** SUPPLIED INFORMATION **
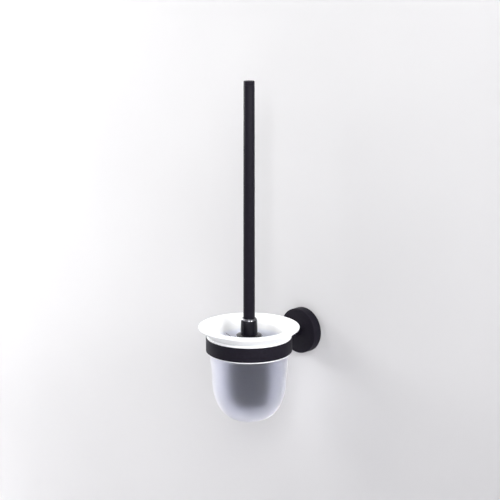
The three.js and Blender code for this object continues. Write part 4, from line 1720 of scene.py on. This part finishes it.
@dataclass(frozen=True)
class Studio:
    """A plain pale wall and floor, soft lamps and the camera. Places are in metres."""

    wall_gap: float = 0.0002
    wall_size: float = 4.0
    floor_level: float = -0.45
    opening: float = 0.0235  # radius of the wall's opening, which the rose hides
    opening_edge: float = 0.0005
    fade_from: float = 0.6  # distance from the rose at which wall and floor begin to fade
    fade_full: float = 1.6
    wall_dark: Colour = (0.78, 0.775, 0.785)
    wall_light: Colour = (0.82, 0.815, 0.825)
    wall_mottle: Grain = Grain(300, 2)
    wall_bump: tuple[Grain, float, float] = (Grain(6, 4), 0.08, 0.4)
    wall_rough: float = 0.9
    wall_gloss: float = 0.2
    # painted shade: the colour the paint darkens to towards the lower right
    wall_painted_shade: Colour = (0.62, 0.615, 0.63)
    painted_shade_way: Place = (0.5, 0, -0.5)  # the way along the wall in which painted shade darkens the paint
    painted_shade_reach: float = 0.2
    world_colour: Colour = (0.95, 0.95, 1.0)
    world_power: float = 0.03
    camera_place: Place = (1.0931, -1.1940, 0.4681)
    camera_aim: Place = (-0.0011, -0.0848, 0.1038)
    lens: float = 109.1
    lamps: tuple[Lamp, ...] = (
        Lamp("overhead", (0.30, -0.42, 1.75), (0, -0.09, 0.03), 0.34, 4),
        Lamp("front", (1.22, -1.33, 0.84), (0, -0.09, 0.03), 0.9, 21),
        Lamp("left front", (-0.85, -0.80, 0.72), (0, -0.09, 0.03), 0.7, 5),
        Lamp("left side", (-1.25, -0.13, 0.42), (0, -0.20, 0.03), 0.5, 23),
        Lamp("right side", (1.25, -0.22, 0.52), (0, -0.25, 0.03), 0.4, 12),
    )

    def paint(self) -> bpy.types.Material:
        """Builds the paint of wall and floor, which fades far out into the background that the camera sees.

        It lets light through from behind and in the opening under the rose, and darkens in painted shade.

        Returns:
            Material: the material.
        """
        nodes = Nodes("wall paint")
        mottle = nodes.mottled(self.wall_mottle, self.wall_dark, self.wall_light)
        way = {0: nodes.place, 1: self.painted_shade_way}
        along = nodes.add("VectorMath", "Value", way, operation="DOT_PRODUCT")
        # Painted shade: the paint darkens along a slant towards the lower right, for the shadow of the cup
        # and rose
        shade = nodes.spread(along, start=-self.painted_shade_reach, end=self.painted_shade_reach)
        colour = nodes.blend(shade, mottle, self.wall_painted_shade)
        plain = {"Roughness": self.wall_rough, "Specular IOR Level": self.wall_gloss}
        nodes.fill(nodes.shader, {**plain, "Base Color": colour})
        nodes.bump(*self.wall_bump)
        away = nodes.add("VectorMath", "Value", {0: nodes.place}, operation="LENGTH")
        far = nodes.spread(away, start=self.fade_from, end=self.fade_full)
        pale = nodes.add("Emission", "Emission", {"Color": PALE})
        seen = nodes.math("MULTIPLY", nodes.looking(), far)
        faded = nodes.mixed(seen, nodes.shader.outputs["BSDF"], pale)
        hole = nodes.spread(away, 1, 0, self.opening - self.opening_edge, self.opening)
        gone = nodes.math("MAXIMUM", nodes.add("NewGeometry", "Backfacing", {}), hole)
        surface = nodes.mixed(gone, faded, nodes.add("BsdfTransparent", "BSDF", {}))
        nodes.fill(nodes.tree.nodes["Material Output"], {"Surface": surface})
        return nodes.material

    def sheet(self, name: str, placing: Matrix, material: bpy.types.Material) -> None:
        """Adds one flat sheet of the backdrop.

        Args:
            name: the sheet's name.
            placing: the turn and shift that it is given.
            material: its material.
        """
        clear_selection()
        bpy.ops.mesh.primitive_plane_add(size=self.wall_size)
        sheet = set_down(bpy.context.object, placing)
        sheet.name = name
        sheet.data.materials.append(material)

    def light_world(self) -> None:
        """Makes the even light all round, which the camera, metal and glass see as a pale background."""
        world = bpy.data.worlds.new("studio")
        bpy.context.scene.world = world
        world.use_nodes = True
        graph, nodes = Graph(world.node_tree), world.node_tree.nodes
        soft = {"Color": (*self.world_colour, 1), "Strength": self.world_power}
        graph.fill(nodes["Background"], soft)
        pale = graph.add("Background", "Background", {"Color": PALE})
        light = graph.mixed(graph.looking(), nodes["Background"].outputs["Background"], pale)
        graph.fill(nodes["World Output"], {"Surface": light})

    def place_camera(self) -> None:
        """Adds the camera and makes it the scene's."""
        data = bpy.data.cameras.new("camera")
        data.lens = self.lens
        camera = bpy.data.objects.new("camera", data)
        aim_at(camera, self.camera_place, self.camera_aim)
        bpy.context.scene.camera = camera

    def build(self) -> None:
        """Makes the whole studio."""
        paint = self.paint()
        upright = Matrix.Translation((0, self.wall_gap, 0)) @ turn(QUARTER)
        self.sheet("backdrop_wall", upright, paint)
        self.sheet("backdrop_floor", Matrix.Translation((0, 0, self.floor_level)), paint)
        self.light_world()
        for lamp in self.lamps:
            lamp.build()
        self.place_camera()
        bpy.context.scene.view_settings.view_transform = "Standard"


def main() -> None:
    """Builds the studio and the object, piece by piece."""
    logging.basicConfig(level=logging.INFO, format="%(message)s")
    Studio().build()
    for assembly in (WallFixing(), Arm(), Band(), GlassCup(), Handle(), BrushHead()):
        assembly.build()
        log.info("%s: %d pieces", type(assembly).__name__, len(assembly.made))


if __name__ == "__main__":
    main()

** TASK STATEMENT **
Reproduce the data in full, exactly as presented.

** RESULT **
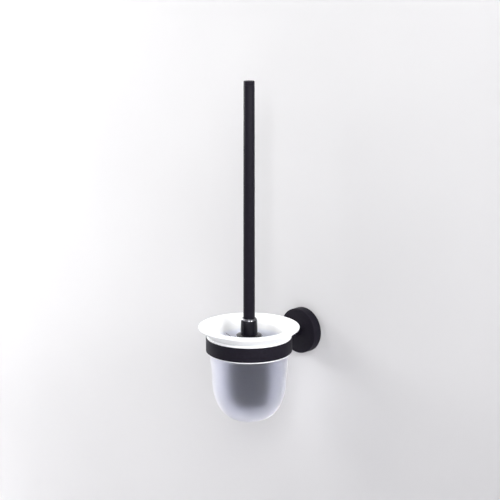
The three.js and Blender code for this object continues. Write part 4, from line 1720 of scene.py on. This part finishes it.
@dataclass(frozen=True)
class Studio:
    """A plain pale wall and floor, soft lamps and the camera. Places are in metres."""

    wall_gap: float = 0.0002
    wall_size: float = 4.0
    floor_level: float = -0.45
    opening: float = 0.0235  # radius of the wall's opening, which the rose hides
    opening_edge: float = 0.0005
    fade_from: float = 0.6  # distance from the rose at which wall and floor begin to fade
    fade_full: float = 1.6
    wall_dark: Colour = (0.78, 0.775, 0.785)
    wall_light: Colour = (0.82, 0.815, 0.825)
    wall_mottle: Grain = Grain(300, 2)
    wall_bump: tuple[Grain, float, float] = (Grain(6, 4), 0.08, 0.4)
    wall_rough: float = 0.9
    wall_gloss: float = 0.2
    # painted shade: the colour the paint darkens to towards the lower right
    wall_painted_shade: Colour = (0.62, 0.615, 0.63)
    painted_shade_way: Place = (0.5, 0, -0.5)  # the way along the wall in which painted shade darkens the paint
    painted_shade_reach: float = 0.2
    world_colour: Colour = (0.95, 0.95, 1.0)
    world_power: float = 0.03
    camera_place: Place = (1.0931, -1.1940, 0.4681)
    camera_aim: Place = (-0.0011, -0.0848, 0.1038)
    lens: float = 109.1
    lamps: tuple[Lamp, ...] = (
        Lamp("overhead", (0.30, -0.42, 1.75), (0, -0.09, 0.03), 0.34, 4),
        Lamp("front", (1.22, -1.33, 0.84), (0, -0.09, 0.03), 0.9, 21),
        Lamp("left front", (-0.85, -0.80, 0.72), (0, -0.09, 0.03), 0.7, 5),
        Lamp("left side", (-1.25, -0.13, 0.42), (0, -0.20, 0.03), 0.5, 23),
        Lamp("right side", (1.25, -0.22, 0.52), (0, -0.25, 0.03), 0.4, 12),
    )

    def paint(self) -> bpy.types.Material:
        """Builds the paint of wall and floor, which fades far out into the background that the camera sees.

        It lets light through from behind and in the opening under the rose, and darkens in painted shade.

        Returns:
            Material: the material.
        """
        nodes = Nodes("wall paint")
        mottle = nodes.mottled(self.wall_mottle, self.wall_dark, self.wall_light)
        way = {0: nodes.place, 1: self.painted_shade_way}
        along = nodes.add("VectorMath", "Value", way, operation="DOT_PRODUCT")
        # Painted shade: the paint darkens along a slant towards the lower right, for the shadow of the cup
        # and rose
        shade = nodes.spread(along, start=-self.painted_shade_reach, end=self.painted_shade_reach)
        colour = nodes.blend(shade, mottle, self.wall_painted_shade)
        plain = {"Roughness": self.wall_rough, "Specular IOR Level": self.wall_gloss}
        nodes.fill(nodes.shader, {**plain, "Base Color": colour})
        nodes.bump(*self.wall_bump)
        away = nodes.add("VectorMath", "Value", {0: nodes.place}, operation="LENGTH")
        far = nodes.spread(away, start=self.fade_from, end=self.fade_full)
        pale = nodes.add("Emission", "Emission", {"Color": PALE})
        seen = nodes.math("MULTIPLY", nodes.looking(), far)
        faded = nodes.mixed(seen, nodes.shader.outputs["BSDF"], pale)
        hole = nodes.spread(away, 1, 0, self.opening - self.opening_edge, self.opening)
        gone = nodes.math("MAXIMUM", nodes.add("NewGeometry", "Backfacing", {}), hole)
        surface = nodes.mixed(gone, faded, nodes.add("BsdfTransparent", "BSDF", {}))
        nodes.fill(nodes.tree.nodes["Material Output"], {"Surface": surface})
        return nodes.material

    def sheet(self, name: str, placing: Matrix, material: bpy.types.Material) -> None:
        """Adds one flat sheet of the backdrop.

        Args:
            name: the sheet's name.
            placing: the turn and shift that it is given.
            material: its material.
        """
        clear_selection()
        bpy.ops.mesh.primitive_plane_add(size=self.wall_size)
        sheet = set_down(bpy.context.object, placing)
        sheet.name = name
        sheet.data.materials.append(material)

    def light_world(self) -> None:
        """Makes the even light all round, which the camera, metal and glass see as a pale background."""
        world = bpy.data.worlds.new("studio")
        bpy.context.scene.world = world
        world.use_nodes = True
        graph, nodes = Graph(world.node_tree), world.node_tree.nodes
        soft = {"Color": (*self.world_colour, 1), "Strength": self.world_power}
        graph.fill(nodes["Background"], soft)
        pale = graph.add("Background", "Background", {"Color": PALE})
        light = graph.mixed(graph.looking(), nodes["Background"].outputs["Background"], pale)
        graph.fill(nodes["World Output"], {"Surface": light})

    def place_camera(self) -> None:
        """Adds the camera and makes it the scene's."""
        data = bpy.data.cameras.new("camera")
        data.lens = self.lens
        camera = bpy.data.objects.new("camera", data)
        aim_at(camera, self.camera_place, self.camera_aim)
        bpy.context.scene.camera = camera

    def build(self) -> None:
        """Makes the whole studio."""
        paint = self.paint()
        upright = Matrix.Translation((0, self.wall_gap, 0)) @ turn(QUARTER)
        self.sheet("backdrop_wall", upright, paint)
        self.sheet("backdrop_floor", Matrix.Translation((0, 0, self.floor_level)), paint)
        self.light_world()
        for lamp in self.lamps:
            lamp.build()
        self.place_camera()
        bpy.context.scene.view_settings.view_transform = "Standard"


def main() -> None:
    """Builds the studio and the object, piece by piece."""
    logging.basicConfig(level=logging.INFO, format="%(message)s")
    Studio().build()
    for assembly in (WallFixing(), Arm(), Band(), GlassCup(), Handle(), BrushHead()):
        assembly.build()
        log.info("%s: %d pieces", type(assembly).__name__, len(assembly.made))


if __name__ == "__main__":
    main()